Before and After

I kind of remember what it was like the last time. It’s really not much different than looking at a faded snapshot from a Polaroid camera and trying to decipher what it is you’re looking at. It was so long ago that I lived alone and I’m trying to remember how that felt, how it looked. I’m wondering how different it was then.

I moved to Buffalo from Cleveland in November of 1979. I remember because I was in Buffalo at Thanksgiving and trying to get back to Cleveland for the holiday through a severe snowstorm. I actually lived in Hamburg, NY, a little suburb southwest of downtown Buffalo. I chose Hamburg because it was on the right side of town and I could get home to Cleveland easier. I knew when I moved here that I would be going back frequently. After all, I had a daughter, mother, brothers and friends in Ohio. All I had in New York was a job and an apartment. I didn’t know anybody except some people from work that I was just getting familiar with. I was months away from meeting Coleen and for the most part, I was alone.

Much of that is different now because I know a lot of people. I have family here and some friends and neighbors. I don’t have the same bond with people from work now than I did in 1980 though because I don’t work anymore. That’s a funny thing because I love not working but I do kind of miss some of the conversation, banter and camaraderie of the workday. Now I spend that time either alone or searching for different ways to fill it. Don’t misinterpret this statement, I am not complaining or missing work. I’m just observing the differences.

Back in 1980, back BC (before Coleen), when I lived alone in Hamburg and didn’t know anybody, I had a hard time of it. Before moving here, I had lived alone in a small apartment in Cleveland and loved it. I was then recently single and was living it up. I also had a strong network of family and friends and girlfriends. For the first few months of my new life in Buffalo, I spent a lot of weekends in Cleveland because I knew people there and I was comfortable there. I would drive the 200 miles right from work on a Friday night and get there in time to hit the town or crash at my mom’s apartment. Then I would drive home late Sunday after squeezing in as much fun, family and friendship as I could in one weekend. In Buffalo I was lonely, in Cleveland I was popular. When not in Cleveland, I would often have company from there over the weekends. My mom and daughter came a lot as did a variety of friends.

Technically, I still lived alone after I met Coleen, it just didn’t feel like it then. I mean, we were together so much and she was at my apartment so often, after a while it seemed like she was living with me anyway. Especially after I moved from Hamburg to a duplex no more than seven minutes by car from Coleen’s house. She would come over after work or sometimes already be there when I got home. We would cook dinner (or she would and I would watch), listen to records, watch black and white TV and talk. Always talking about something, that girl. There were many nights that Coleen wouldn’t leave until early the next morning. Bars closed in Buffalo at 4:00 AM and I think that was her excuse with her parents. I loved everything about that time in my life but I could hardly call it living alone.

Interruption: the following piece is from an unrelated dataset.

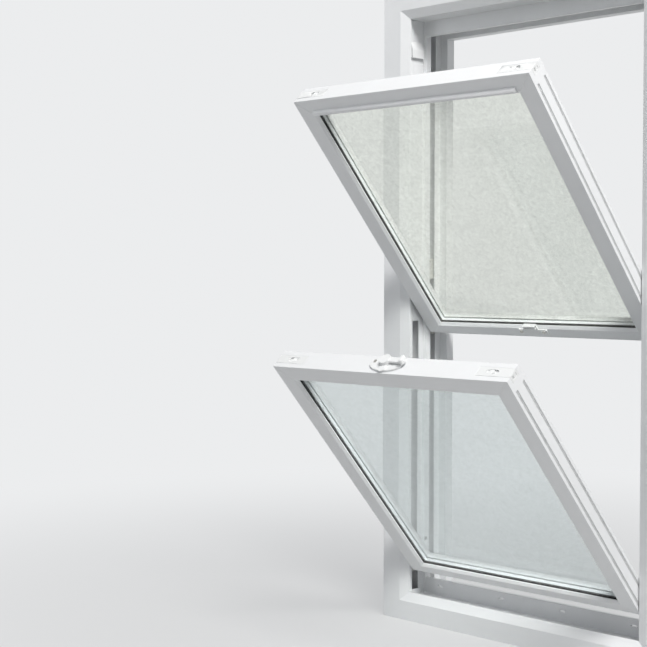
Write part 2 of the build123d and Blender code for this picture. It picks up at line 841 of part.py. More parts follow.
def make_latch_housing():
    """Moulded case of the left tilt latch, let into the top rail."""
    with BuildPart() as house:
        with BuildSketch(Plane.XY.offset(sash_top - latch_depth)):
            with Locations((-sash_half + latch_length / 2, 0)):
                Rectangle(latch_length, latch_width)
        extrude(amount=latch_depth)
        channel_end = (-sash_half, 0, sash_top - latch_depth / 2)
        channel = Plane(origin=channel_end, x_dir=(0, 1, 0), z_dir=(1, 0, 0))
        with BuildSketch(channel):
            Rectangle(bolt_width + 2 * bolt_clearance, bolt_height + 2 * bolt_clearance)
        extrude(amount=latch_length - sash_wall, mode=Mode.SUBTRACT)
        with BuildSketch(Plane.XY.offset(sash_top)):
            with Locations((-sash_half + button_place - bolt_travel / 2, 0)):
                opening = button_length + bolt_travel + 2 * bolt_clearance
                SlotOverall(opening, button_width + 2 * bolt_clearance)
        extrude(amount=-latch_depth / 2, mode=Mode.SUBTRACT)
    return house.part


def make_latch():
    """Sliding bolt of the left tilt latch with its thumb button."""
    tip = (-sash_half + bolt_inset, 0, sash_top - latch_depth / 2)
    start = Plane(origin=tip, x_dir=(0, 1, 0), z_dir=(1, 0, 0))
    with BuildPart() as bolt:
        with BuildSketch(start):
            Rectangle(bolt_width, bolt_height)
        extrude(amount=bolt_length)
        nose = bolt.edges().filter_by(Axis.Z).group_by(Axis.X)[0].sort_by(Axis.Y)[0]
        chamfer(nose, bolt_nose)
        with BuildSketch(Plane.XY.offset(sash_top - latch_depth / 2)):
            with Locations((-sash_half + button_place, 0)):
                SlotOverall(button_length, button_width)
        extrude(amount=latch_depth / 2 - bolt_clearance)
        with BuildSketch(Plane.XY.offset(sash_top - bolt_clearance)):
            with Locations((-sash_half + button_place + dimple_offset, 0)):
                Circle(dimple_radius)
        extrude(amount=-dimple_depth, taper=dimple_taper, mode=Mode.SUBTRACT)
    return bolt.part


# Sash lock on the lower sash's top rail and its keeper on the upper sash's bottom rail.


def make_lock_base():
    seat = Plane(origin=(0, lock_setback, sash_top))
    with BuildPart() as base:
        with BuildSketch(Plane(origin=(0, lock_shift, sash_top))):
            Ellipse(lock_length / 2, lock_width / 2)
        extrude(amount=lock_base_height)
        fillet(base.faces().sort_by(Axis.Z)[-1].edges(), lock_base_height / 3)
        with BuildSketch(seat.offset(lock_base_height)):
            Circle(lock_pin_radius)
        extrude(amount=lock_hub_height - edge_break)
        with BuildSketch(seat):
            with Locations((-lock_screw_pitch / 2, 0), (lock_screw_pitch / 2, 0)):
                Circle(screw_radius + bar_fit)
        extrude(amount=lock_base_height, mode=Mode.SUBTRACT)
        with BuildSketch(seat.offset(lock_screw_seat)):
            with Locations((-lock_screw_pitch / 2, 0), (lock_screw_pitch / 2, 0)):
                Circle(screw_head_radius + bar_fit)
        extrude(amount=lock_base_height, mode=Mode.SUBTRACT)
    return base.part


def make_lock_lever():
    """Turning hub with its thumb lever, and under it the cam that reaches over to the keeper."""
    seat = Plane(origin=(0, lock_setback, sash_top + lock_base_height + lock_clearance))
    arm = seat.offset(lock_cam_thickness)
    with BuildPart() as lever:
        with BuildSketch(seat):
            Circle(lock_hub_radius)
        extrude(amount=lock_hub_height, taper=lock_hub_taper)
        with BuildSketch(arm):
            with Locations((lock_lever_length / 2, 0)):
                SlotOverall(lock_lever_length + lock_lever_width, lock_lever_width)
        extrude(amount=lock_lever_height)
        with BuildSketch(arm):
            with Locations((lock_lever_length, 0)):
                SlotOverall(lock_tab_length, lock_tab_width, rotation=90)
        extrude(amount=lock_tab_height)
        fillet(lever.faces().sort_by(Axis.Z)[-1].edges(), edge_break / 2)
        with BuildSketch(seat):
            with Locations((0, -lock_cam_reach / 2)):
                SlotOverall(lock_cam_reach, lock_cam_width, rotation=90)
        extrude(amount=lock_cam_thickness)
        with BuildSketch(seat):
            Circle(lock_pin_radius + lock_clearance / 2)
        extrude(amount=lock_hub_height - edge_break, mode=Mode.SUBTRACT)
    return lever.part


def make_screw_pair(plane, pitch, head_seat):
    """Two pan-head screws, their heads resting at head_seat above the plane."""
    screws = []
    for side in (-1, 1):
        with BuildPart() as screw:
            with BuildSketch(plane.offset(head_seat)):
                with Locations((side * pitch / 2, 0)):
                    Circle(screw_head_radius)
            extrude(amount=pan_head_height)
            with BuildSketch(plane.offset(head_seat)):
                with Locations((side * pitch / 2, 0)):
                    Circle(screw_radius)
            extrude(amount=-head_seat)
        screws.append(screw.part)
    return Compound(children=screws)


# The keeper's channel sits where the lock's cam is when both sashes are closed.
cam_closed = lower_closed + sash_top + lock_base_height + lock_clearance + lock_cam_thickness / 2
keeper_slot = cam_closed - upper_closed
keeper_plate = member_width - pivot_rise - glass_lip_slope - keeper_height / 2
keeper_face = Plane(origin=(0, face, keeper_plate), x_dir=(1, 0, 0), z_dir=(0, -1, 0))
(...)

So now I’m trying to remember what my life was like living alone before I knew her. It was great once we met but not so great before. I remember drinking a lot of scotch then. I didn’t cook anything, eating mostly frozen convenience foods or pizza. I came home from work and listened to records. Of course on most days I didn’t come home from work right away, stopping first for cocktails with Norm and Steve from work. I didn’t do anything closely related to exercise or healthy living. I smoked and drank and didn’t come home at all. Spent what little money I made recklessly. I wasn’t happy.

Living alone today is very different from living alone in 1980. In fact the only thing similar in living alone then and living alone now is that there is no one else in the house. Everything else is so different. This time around I have a whole house, retirement, the internet, DirecTV, Netflix, MP3′s and my iPhone. Technology and information abound. I have better books to read, more movies to watch and home theater equipment. I have knowledge, experience, maturity. I have children, grandchildren, family and friends and a whole history of life right where I sit. And I have my memories. That’s pretty different. And you would think it would be easier.

But back in 1980 when I was living alone and had none of those things, I didn’t know anything about Coleen. I didn’t know that the end of my loneliness was near and I was soon to meet my soul mate. The way I look at it now, that was an advantage to today. Then I was living alone before her. Today I am living alone after her. Even though I was without her in 1980, I didn’t know that. I didn’t know what I was missing because I didn’t know she existed. I didn’t know what good was lying ahead for me, what would make me safe. Things are very different now living on this side of her.

I guess it’s probably me that’s the main difference between 1980 and now. It’s what I’ve learned, how I’ve been loved, what I’ve lost, what I remember. It’s me taking all of those things, taking all of everything, and forming it into the new me. It’s me being on the “before” side of my next chapter. My next adventure.